◆ YOUR GOAL
Show every line containing "scene" by copying it.

━━━━━ SOURCE MATERIAL

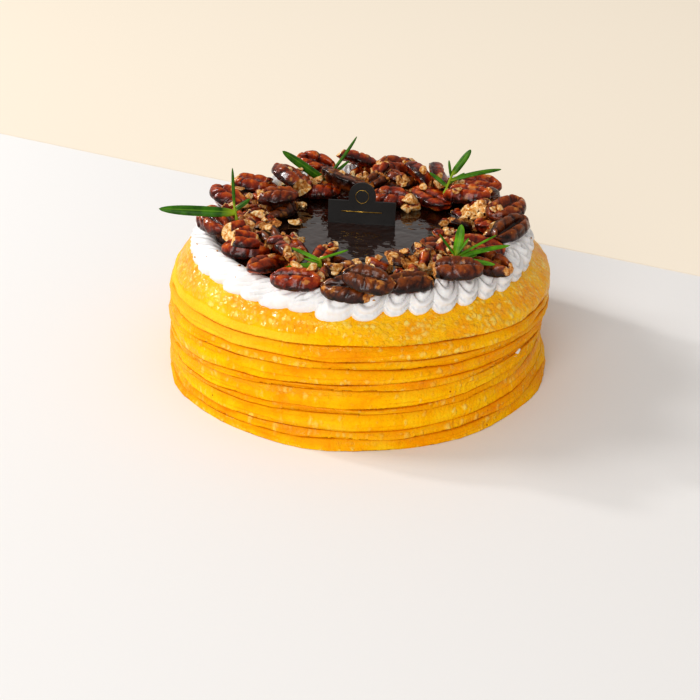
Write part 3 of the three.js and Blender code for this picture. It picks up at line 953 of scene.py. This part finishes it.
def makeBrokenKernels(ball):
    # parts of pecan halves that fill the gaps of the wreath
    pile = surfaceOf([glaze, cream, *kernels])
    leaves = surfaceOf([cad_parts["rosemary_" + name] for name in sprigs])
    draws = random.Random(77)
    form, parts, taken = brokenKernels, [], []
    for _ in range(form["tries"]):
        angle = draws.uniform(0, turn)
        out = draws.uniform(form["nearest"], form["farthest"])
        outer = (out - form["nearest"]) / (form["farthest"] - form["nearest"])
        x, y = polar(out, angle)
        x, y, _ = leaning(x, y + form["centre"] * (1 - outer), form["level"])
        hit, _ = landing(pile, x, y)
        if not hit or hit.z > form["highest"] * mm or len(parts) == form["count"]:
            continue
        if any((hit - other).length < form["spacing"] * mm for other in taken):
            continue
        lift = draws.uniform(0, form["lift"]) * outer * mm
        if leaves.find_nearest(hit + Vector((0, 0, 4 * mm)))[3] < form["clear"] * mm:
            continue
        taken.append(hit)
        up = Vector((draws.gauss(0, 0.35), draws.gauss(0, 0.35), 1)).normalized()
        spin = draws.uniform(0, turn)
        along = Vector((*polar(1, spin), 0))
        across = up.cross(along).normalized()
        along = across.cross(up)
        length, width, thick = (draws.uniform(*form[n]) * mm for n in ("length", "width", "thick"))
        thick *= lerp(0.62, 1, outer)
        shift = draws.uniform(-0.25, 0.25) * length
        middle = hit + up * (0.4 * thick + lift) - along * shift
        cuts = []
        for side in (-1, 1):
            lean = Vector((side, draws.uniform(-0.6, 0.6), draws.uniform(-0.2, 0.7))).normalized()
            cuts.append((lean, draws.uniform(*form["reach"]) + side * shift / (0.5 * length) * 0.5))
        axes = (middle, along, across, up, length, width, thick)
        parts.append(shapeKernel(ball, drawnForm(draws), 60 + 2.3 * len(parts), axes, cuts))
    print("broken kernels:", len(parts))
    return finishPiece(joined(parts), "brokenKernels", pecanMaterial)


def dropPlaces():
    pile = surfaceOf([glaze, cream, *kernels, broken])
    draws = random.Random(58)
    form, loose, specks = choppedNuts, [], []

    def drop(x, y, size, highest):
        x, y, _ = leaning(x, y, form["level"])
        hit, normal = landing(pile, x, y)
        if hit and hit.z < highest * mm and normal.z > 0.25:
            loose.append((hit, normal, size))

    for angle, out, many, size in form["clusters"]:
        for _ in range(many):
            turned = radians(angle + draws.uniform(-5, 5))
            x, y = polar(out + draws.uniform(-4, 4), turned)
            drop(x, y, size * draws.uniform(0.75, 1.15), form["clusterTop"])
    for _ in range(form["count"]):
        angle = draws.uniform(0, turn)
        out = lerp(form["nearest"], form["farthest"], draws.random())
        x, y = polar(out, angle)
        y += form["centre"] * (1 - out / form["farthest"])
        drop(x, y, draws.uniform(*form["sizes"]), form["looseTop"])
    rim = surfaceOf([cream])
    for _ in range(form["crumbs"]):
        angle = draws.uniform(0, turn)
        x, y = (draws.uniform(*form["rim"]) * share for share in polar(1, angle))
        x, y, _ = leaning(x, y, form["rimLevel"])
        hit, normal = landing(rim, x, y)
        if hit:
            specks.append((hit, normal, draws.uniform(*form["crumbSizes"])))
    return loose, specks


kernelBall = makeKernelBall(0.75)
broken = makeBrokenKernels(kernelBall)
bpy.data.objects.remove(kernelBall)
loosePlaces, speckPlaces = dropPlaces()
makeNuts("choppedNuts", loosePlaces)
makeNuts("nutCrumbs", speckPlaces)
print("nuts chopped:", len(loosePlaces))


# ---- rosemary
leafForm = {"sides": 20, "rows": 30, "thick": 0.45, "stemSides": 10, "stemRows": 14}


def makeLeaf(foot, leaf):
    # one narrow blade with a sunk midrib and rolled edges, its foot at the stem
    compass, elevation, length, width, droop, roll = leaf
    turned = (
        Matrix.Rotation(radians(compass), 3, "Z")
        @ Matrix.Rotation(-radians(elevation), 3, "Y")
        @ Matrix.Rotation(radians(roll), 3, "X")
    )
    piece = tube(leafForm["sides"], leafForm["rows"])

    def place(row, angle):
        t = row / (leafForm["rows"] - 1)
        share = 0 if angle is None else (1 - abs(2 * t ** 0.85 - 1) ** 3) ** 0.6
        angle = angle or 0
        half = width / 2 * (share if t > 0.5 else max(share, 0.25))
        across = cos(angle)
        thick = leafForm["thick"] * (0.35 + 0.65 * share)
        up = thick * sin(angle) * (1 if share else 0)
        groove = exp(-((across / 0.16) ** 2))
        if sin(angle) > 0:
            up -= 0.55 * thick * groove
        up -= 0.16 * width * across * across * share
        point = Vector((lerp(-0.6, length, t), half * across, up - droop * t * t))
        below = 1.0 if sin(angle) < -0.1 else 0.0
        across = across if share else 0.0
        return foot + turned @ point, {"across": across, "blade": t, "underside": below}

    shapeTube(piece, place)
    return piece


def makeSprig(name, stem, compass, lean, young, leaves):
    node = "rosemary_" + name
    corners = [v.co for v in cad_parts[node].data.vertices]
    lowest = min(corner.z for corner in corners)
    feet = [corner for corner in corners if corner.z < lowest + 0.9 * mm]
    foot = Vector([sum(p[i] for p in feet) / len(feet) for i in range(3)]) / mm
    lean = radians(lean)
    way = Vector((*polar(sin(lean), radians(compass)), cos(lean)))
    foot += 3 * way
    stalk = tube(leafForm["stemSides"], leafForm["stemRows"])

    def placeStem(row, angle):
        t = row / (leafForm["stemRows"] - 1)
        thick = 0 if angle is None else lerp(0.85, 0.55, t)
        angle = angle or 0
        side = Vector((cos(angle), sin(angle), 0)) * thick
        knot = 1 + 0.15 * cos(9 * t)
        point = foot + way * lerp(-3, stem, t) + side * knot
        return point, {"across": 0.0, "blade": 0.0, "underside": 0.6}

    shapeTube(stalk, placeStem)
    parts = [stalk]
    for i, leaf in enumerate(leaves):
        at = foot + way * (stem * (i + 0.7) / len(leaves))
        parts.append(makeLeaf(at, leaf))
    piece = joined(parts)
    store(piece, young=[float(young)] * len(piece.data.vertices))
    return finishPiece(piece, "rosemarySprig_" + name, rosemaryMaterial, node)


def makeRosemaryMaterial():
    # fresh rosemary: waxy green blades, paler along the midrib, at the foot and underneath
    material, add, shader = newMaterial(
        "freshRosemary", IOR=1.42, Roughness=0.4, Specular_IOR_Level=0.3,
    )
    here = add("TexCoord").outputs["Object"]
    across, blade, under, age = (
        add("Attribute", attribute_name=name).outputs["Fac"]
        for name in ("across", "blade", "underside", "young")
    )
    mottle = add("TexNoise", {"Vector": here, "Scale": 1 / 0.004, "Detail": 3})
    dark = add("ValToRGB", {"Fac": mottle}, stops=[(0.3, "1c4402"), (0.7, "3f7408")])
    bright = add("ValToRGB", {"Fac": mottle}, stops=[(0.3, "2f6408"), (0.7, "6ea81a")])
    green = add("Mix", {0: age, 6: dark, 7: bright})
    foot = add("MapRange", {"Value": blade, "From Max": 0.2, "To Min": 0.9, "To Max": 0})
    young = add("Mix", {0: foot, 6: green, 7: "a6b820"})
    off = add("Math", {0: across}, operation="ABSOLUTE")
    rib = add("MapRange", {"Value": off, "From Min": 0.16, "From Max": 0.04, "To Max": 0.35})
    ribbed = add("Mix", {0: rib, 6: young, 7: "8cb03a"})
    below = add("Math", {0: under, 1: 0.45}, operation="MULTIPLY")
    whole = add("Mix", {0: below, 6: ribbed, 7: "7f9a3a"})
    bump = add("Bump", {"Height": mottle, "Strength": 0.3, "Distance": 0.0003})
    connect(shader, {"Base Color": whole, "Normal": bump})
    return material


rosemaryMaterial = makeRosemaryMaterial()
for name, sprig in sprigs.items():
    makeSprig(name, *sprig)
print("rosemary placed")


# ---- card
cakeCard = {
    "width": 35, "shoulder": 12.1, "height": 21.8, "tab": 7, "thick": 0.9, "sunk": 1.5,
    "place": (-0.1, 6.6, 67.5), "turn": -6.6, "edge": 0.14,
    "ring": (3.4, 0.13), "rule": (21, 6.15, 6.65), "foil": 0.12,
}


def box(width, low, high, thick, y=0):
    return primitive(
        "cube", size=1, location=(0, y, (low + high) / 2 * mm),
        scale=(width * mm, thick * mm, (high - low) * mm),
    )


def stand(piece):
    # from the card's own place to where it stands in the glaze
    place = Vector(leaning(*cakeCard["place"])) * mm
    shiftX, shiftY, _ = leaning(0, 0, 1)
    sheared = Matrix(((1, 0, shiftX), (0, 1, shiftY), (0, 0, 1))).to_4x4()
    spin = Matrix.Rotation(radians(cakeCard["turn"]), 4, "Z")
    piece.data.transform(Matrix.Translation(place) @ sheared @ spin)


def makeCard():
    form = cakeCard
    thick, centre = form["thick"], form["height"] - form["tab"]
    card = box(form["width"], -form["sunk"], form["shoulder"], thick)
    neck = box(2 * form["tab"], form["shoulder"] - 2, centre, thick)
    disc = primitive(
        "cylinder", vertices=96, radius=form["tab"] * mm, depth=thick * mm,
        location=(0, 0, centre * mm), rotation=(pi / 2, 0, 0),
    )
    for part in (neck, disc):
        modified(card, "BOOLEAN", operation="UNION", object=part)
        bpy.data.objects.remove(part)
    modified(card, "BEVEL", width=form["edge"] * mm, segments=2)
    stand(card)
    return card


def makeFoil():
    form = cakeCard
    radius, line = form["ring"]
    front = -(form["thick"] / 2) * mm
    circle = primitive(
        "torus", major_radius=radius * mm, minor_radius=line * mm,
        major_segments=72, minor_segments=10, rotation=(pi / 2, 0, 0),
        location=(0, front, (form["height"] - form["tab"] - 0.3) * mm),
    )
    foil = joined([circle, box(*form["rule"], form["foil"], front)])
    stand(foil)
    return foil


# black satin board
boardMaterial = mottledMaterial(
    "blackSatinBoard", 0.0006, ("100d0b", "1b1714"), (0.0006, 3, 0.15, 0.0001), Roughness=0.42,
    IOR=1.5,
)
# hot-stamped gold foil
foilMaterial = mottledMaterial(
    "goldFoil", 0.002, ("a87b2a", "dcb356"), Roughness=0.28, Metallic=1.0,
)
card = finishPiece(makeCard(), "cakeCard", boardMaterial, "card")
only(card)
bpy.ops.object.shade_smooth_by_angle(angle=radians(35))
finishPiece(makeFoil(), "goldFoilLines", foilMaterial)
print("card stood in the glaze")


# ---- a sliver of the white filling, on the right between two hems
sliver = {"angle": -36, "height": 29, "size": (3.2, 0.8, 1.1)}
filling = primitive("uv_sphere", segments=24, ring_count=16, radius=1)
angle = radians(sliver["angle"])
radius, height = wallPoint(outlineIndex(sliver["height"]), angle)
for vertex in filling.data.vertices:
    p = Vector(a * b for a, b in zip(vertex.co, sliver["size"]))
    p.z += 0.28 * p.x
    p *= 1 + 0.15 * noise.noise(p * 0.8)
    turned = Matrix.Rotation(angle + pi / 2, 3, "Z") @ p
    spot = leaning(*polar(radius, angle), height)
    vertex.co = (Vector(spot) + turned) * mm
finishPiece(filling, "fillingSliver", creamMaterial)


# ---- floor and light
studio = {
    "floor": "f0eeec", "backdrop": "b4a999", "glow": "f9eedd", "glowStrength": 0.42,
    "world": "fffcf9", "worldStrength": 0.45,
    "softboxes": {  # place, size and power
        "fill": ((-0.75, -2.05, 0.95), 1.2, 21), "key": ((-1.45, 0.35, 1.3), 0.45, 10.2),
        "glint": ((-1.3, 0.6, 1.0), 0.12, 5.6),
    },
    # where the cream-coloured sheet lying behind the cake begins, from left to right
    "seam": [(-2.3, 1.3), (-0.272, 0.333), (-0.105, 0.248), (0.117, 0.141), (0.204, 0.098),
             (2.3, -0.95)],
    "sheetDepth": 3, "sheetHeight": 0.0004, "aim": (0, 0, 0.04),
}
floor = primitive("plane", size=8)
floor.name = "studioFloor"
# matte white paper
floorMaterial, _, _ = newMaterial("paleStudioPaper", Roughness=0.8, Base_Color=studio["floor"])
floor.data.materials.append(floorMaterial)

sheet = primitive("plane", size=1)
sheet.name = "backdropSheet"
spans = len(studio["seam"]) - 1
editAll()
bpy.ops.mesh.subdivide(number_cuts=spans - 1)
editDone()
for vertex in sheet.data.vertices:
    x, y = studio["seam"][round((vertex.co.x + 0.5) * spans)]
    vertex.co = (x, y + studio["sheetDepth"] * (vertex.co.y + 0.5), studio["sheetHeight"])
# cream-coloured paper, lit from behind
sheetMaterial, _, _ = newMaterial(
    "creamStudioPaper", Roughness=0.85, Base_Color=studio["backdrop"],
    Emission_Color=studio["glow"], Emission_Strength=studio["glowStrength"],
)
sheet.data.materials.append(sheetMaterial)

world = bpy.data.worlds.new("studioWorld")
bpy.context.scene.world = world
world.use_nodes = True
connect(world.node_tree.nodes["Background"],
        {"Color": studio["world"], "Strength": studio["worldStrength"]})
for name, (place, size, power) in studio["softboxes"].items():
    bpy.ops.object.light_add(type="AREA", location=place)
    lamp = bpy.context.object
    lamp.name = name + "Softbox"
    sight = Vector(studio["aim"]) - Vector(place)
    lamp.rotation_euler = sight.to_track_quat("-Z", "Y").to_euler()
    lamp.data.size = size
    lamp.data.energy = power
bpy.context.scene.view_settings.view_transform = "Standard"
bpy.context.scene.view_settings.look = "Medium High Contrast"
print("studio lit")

━━━━━━━━━━

◆ WRITTEN SOLUTION
Write part 3 of the three.js and Blender code for this picture. It picks up at line 953 of scene.py. This part finishes it.
bpy.context.scene.world = world
bpy.context.scene.view_settings.view_transform = "Standard"
bpy.context.scene.view_settings.look = "Medium High Contrast"